Dyseggxia is an impressive looking iPad game that aims to support children with dyslexia through fun word games.


W4A : Future of screen readers

This is the second of four posts sharing some of the things I saw while at the International World Wide Web Conference for w4a.

Several of the projects that I saw showed glimpses of a possible future for screen readers.

I’ve written about screen readers before, and some of the challenges with using them.

Interactive SIGHT

One project interpreted pictures of charts or graphs and created a textual summary of the information shown in them.

I’m still amazed at this. It takes a picture of a graph, not the original raw data, and generates sensible summaries of what it shows.

For example, given this image:

It can generate:

This graphic is about United States. The graphic shows that United States at 35 thousand dollars is the third highest with respect to the dollar value of gross domestic product per capita 2001 among the countries listed. Luxembourg at 44.2 thousand dollars is the highest

or

The dollar value of gross domestic product per capita 2001 is 25 thousand dollars for Britain, which has the lowest dollar value of product per capita 2001. United States has 1.4 times more product per capita 2001 than Britain. The difference between the dollar value of gross domestic product per capita 2001 for United States and that for Britain is 10 thousand dollars.

The original version was able to process bar graphs, and was presented to W4A in 2010. What I saw was an extension that added support for line graphs.

Their focus is on the sort of graphics found in newspapers and magazines – informational, rather than scientific graphs. They want to be able to generate a high level summary, rather than a list of plot points that require the user to build a mental model in order to interpret.

For example:

The image shows a line graph. The line graph presents the number of Walmmart’s sales of leather jackets. The line graph shows a trend that changes. The changing trend consists of a rising trend from 1997 to 1999 followed by a falling trend through 2006. The first segment is the rising trend. The rising trend is steep. The rising trend has a starting value of 1890. The rising trend has an ending value of 36840. The second segment is the falling trend. The falling trend has a starting value of 36840. The falling trend has an ending value of 12606.

The image shows a line graph.
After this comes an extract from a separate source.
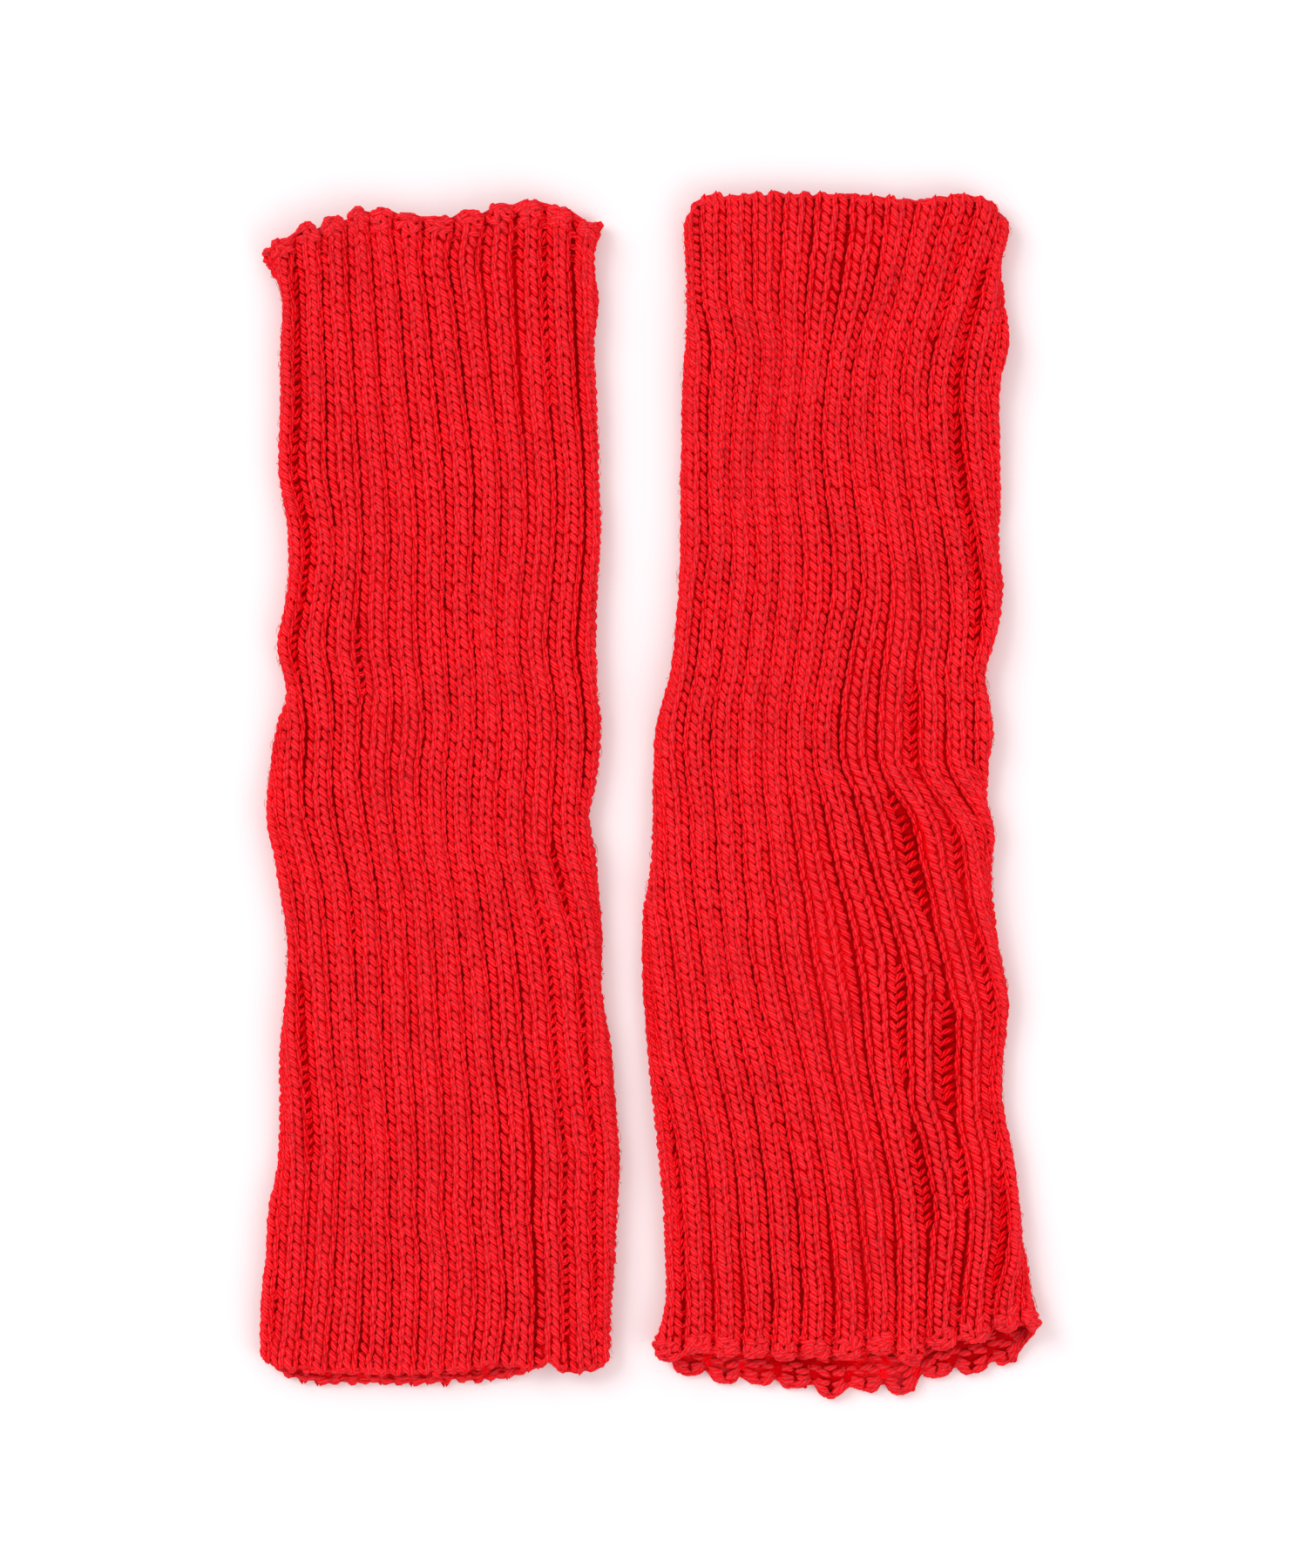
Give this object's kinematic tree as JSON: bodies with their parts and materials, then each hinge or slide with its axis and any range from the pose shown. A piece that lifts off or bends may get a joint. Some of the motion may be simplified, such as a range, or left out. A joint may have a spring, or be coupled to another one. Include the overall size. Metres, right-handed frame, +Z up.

The line graph presents the number of people who started smoking under the age of 18 in the US. The line graph shows a trend that changes. The changing trend consists of a rising trend from 1962 to 1966 followed by a falling trend through 1980. The first segment is the rising trend. The rising trend is steep. The second segment is the falling trend.

It’s able to interpret an image and recognise trends, recognise how noisy or smooth it is, recognise if the trend changes, and more. Impressive.

Interpreting data in tables

Another project demonstrated restructuring data tables in web pages to make them easier to explore with a screenreader.

They have an interesting approach of analysing an HTML table and reorganising it to make it more accessible, abstracting out complex sections into a series of menus.

For example, given a table such as this:

it can produce navigable menus such as this:

Even quite complex tables, with row and column spans, which would otherwise be quite difficult to interpret if read row-by-row by a screenreader, is made much more accessible.

Capti web player

Another technology I saw demonstrated was the Capti web player.

Tools such as instapaper and read it later have showed that we can take most web pages and extract the body text for the article on the page.

This capability should be ideal for visually impaired users, but the tools themselves are still quite difficult to use and integrate poorly with assistive technologies. Someone described them as obviously “designed by sighted people for sighted people”.

Capti combines this capability with an accessible media player making it easy to navigate through an article, move through a list of articles, and so on. To a sighted user like me, it looked like they’ve mashed together instapaper with an audiobook-type media player. I often listen to podcasts while I go running, and am a heavy user of pocket and Safari’s reading list. So this looks ideal for me.

Multiple simultaneous audio streams

Finally, one fascinating project looked at how to make it quicker to scan large amounts of content with a screenreader to find a specific piece of information. I’ve written before that relying on a screenreader (which creates a sequential audio representation of the information on the page, starting at the beginning and going through the contents) can be tremendously time-consuming, and that it results in visually impaired users taking considerably more time to find information on the web.

This project investigated whether this could be improved by using multiple simultaneous sound sources.

It sounds mad, but they’re starting from observations such as the cocktail party effect – that in a noisy room with several conversations going on, we’re able to pick out a specific conversation that we want to listen for. Or that a student not paying attention in a lecture will hear if a lecturer says something like “this will be on the exam”.

They’re looking at a variety of approaches, such as separating the channels directionally, so one audio stream will sound like it’s coming from the left, while another is in front. Or having different voices, such as different genders, for the different streams. It’s an intriguing idea, and I’d love to see if it could be useful.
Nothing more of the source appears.